Das US-Verteidigungsministerium sowie die Geheimdienste CIA und NSA haben über 1800 Kinofilme sowie Fernsehsendungen beeinflusst – und damit weit mehr als bisher bekannt. Darüber hinaus wurde die Produktion von Filmen verhindert. Das geht aus Dokumenten hervor, die zwei Autoren durch eine Anfrage nach dem Informationsfreiheitsgesetz erhielten.

Die zuvor unbekannten Dokumente mit über 4000 Seiten wurden von Tom Secker und Matthew Alford im Rahmen eines Crowdfunding-Projekts unter Berufung auf den Freedom of Information Act (FOIA) angefordert. Die Auswertung veröffentlichten sie in Buchform mit dem Titel National Security Cinema.

Experten gingen bislang von etwa 200 Filmen und einigen wenigen Fernsehproduktionen aus, an deren Produktion ein kleines Verbindungsbüro im Pentagon mitwirkte und sich dabei auch begrenzte Mitwirkung an den Drehbüchern sicherte. Tatsächlich aber waren Militär und Geheimdienste an über 800 Spielfilmen sowie über 1000 TV-Titeln beteiligt und nahmen massiv Einfluss auf Inhalte und Drehbücher.

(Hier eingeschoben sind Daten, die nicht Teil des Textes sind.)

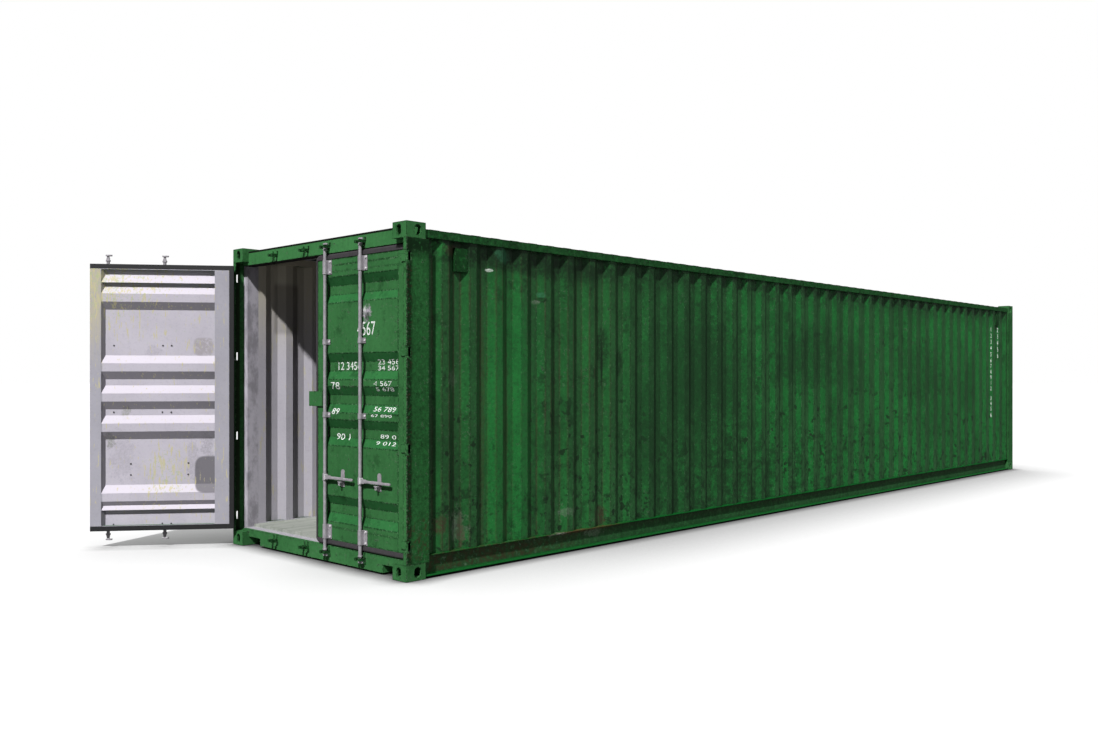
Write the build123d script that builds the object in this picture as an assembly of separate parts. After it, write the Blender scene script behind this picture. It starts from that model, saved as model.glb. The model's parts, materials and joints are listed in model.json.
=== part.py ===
from build123d import *
import os
from math import ceil

# A forty foot steel shipping container, standing on its four bottom corner castings.
# Millimetres. X runs along the container, with the double doors at the low end.
# Y runs across it, Z is up, and Z = 0 is the plane of the bottom castings.
# Positions at the door end are worked out as a depth behind the end plane and as a
# distance out from the middle plane, so that the two leaves share their functions.

# Overall size
LENGTH = 12192.0
WIDTH = 2438.0
HEIGHT = 2591.0
DOOR_END = -LENGTH / 2
FRONT_END = LENGTH / 2
SIDE = WIDTH / 2

# Corner castings
CASTING_LENGTH = 178.0
CASTING_WIDTH = 162.0
CASTING_HEIGHT = 118.0
CASTING_WALL = 16.0
CASTING_FACE = 28.0
CASTING_BACK = 10.0
APERTURE_END = 103.5
APERTURE_SIDE = 89.5
APERTURE_SPACING_X = LENGTH - 2 * APERTURE_END
APERTURE_SPACING_Y = WIDTH - 2 * APERTURE_SIDE
APERTURE_LENGTH = 124.0
APERTURE_WIDTH = 63.5
POCKET_HEIGHT = 79.0
SIDE_POCKET_WIDTH = 63.5
END_POCKET_WIDTH = 51.0
POCKET_LEVEL = 57.0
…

Einfluss können die Regierungsorganisationen schon deshalb ganz einfach nehmen, weil sie kostspielige militärische Ausrüstung von Panzern über Hubschrauber bis hin zu Kampfflugzeugen und Flugzeugträgern zur Verfügung stellen – oder aber ihre Nutzung verweigern können. Als Druckmittel eignet sich auch die Dreherlaubnis in einem Luftwaffenstützpunkt oder der CIA-Zentrale in Langley, die nur bei bereitwilliger propagandistischer Mitwirkung gewährt wird.

Wenn sich ein Autor oder Produzent an das Pentagon wendet und wegen militärischem Gerät für die Filmproduktion anfragt, muss er das Drehbuch an ein Verbindungsbüro des Verteidigungsministeriums einreichen, deren Chef Phil Strub das letzte Wort hat. Wenn ihm Personen, Handlungen oder Dialoge nicht passen, müssen die Filmemacher entsprechende Änderungswünsche umsetzen. Sie müssen sich vertraglich verpflichten, nur eine vom Militär abgesegnete Version des Drehbuchs zu verwenden.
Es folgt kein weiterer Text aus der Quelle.